Inzwischen ist die Sicht ausgeweitet auf hetero- und homosexuelle Sexualität, inzwischen ist auch klar, dass christlich-theologisch gesprochen Sexualität in einer stabilen Beziehung, die auf Treue, Dauer und Ehrlichkeit beruht, Anteilnahme an der Schöpferliebe Gottes bedeutet, ja deren Konkretion im Alltag ist. Der «Feind», wenn wir so sprechen wollen, ist für eine Schöpfungstheologie nicht gelebte Sexualität, sondern der promiske menschenverachtende Umgang mit der reinen Ware des weiblichen und männlichen Körpers.

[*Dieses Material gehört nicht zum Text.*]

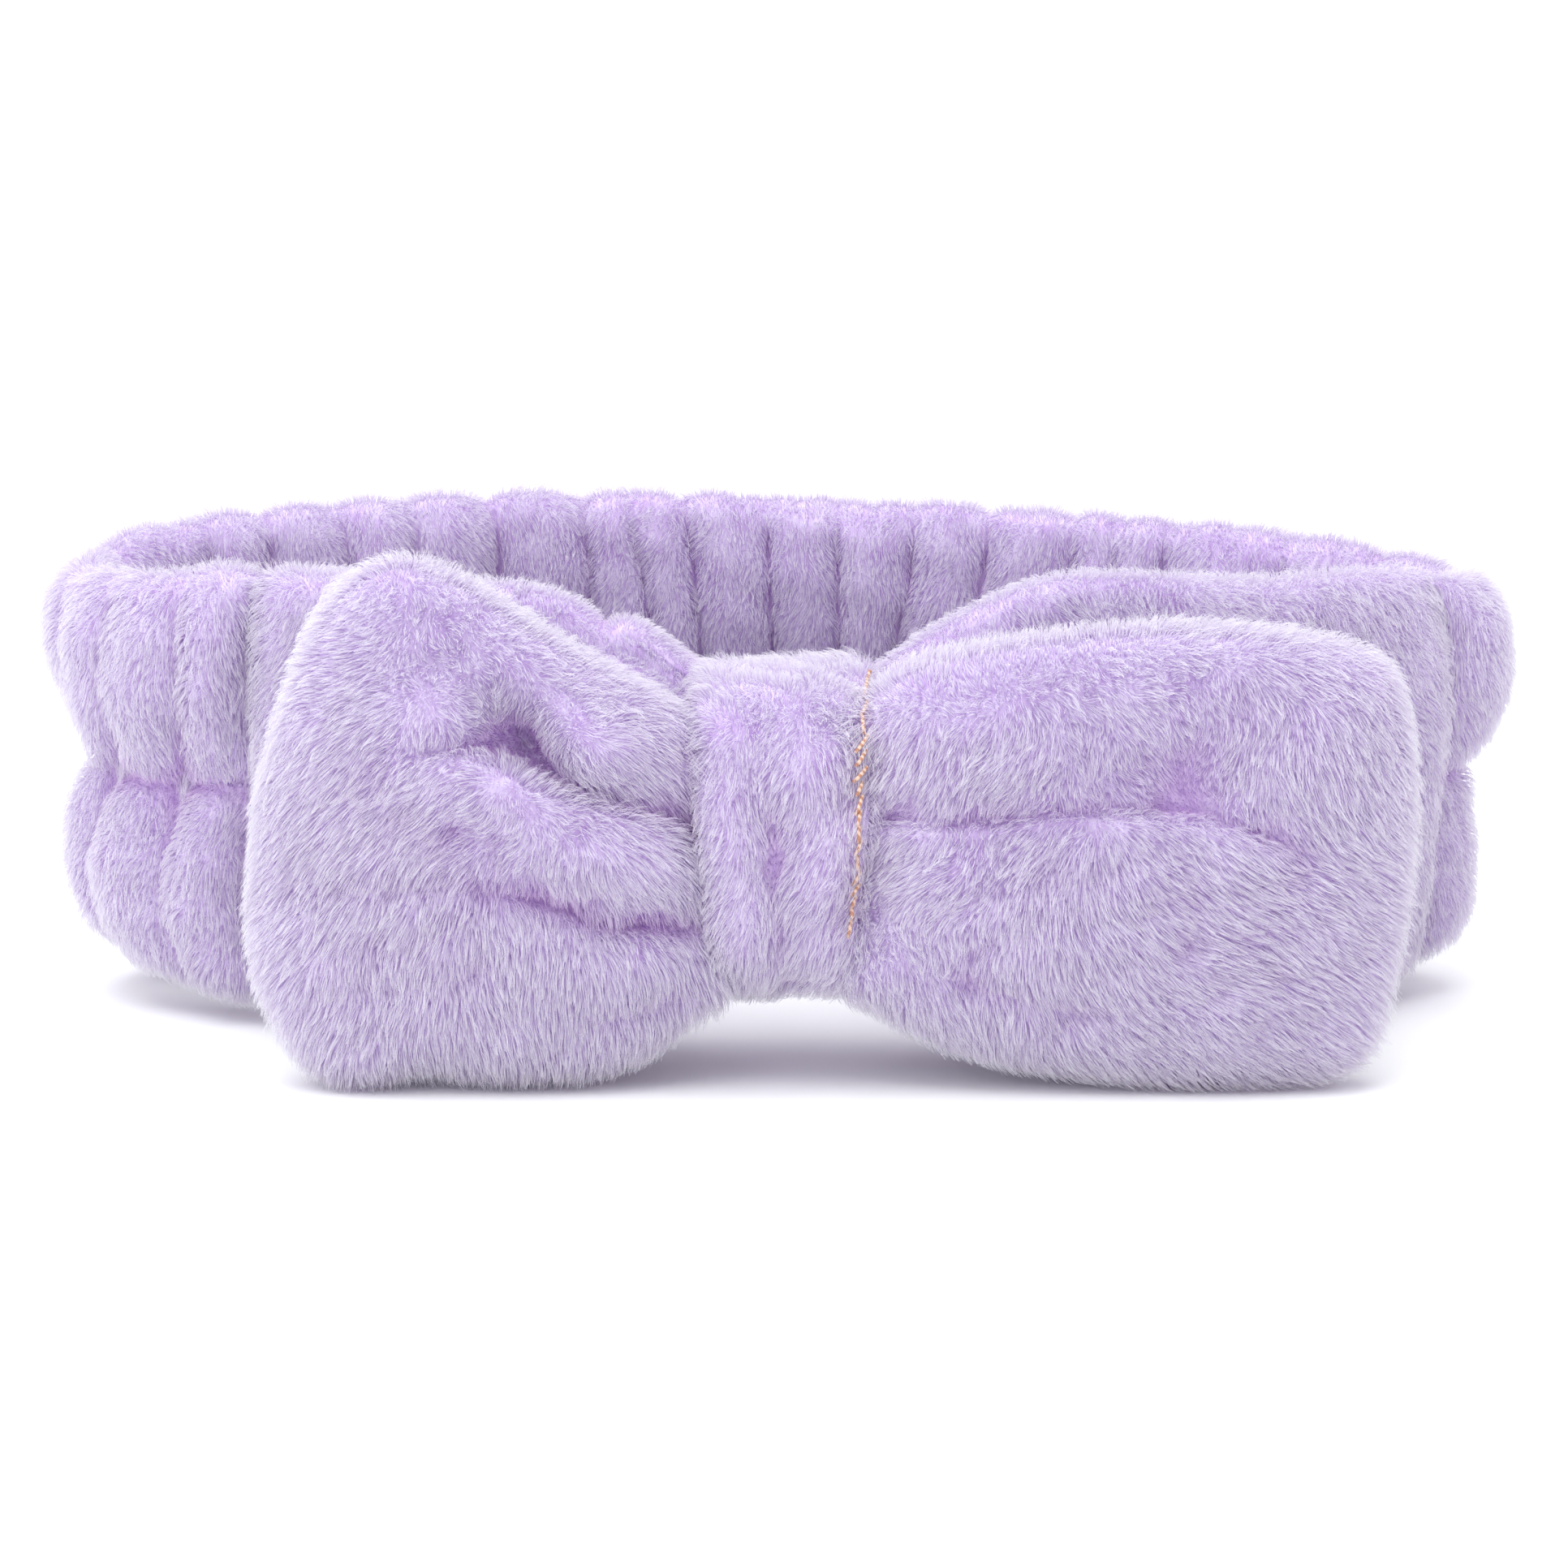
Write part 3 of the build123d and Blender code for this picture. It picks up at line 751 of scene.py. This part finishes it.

d) Schlimm genug darum, dass im vergangenen Jahrhundert gerade das sinnlose Beharren auf dem Pflichtzölibat Kleriker in grosser Zahl in die Welten der Prostitution, der Promiskuität und der nicht übernommenen Verantwortung Frauen und Kindern gegenüber (man/frau lese die erschreckenden Erfahrungsberichte, die die ZöFra dazu gesammelt hat) getrieben hat. Die Conclusio lässt sich nicht vermeiden, dass man (diesmal nicht auch frau) mit einer früheren Aufhebung der Zölibatsverpflichtung zwar nicht unbedingt ein gewaltiges Ansteigen der Priesterberufungen, aber eine Reduktion solcher Missstände erreicht hätte.

e) Es geht nicht um Anpassung an den billigen Zeitgeist, es geht schon gar nicht um eine Übernahme der Werte einer «anything goes – Gesellschaft» (in dem Punkt, dass eine solche Gefahr besteht, gebe ich MG recht), es geht darum, die Grundwerte christlicher Ethik und Soziallehre auch in der eigenen Organisation umzusetzen. Menschenwürde auch beim Personal – bitte!

f) Und da die hier stattfindende Debatte in den Kommentaren der Fortsetzung wert ist, verlängere ich die Lebenszeit dieses Textes bewusst.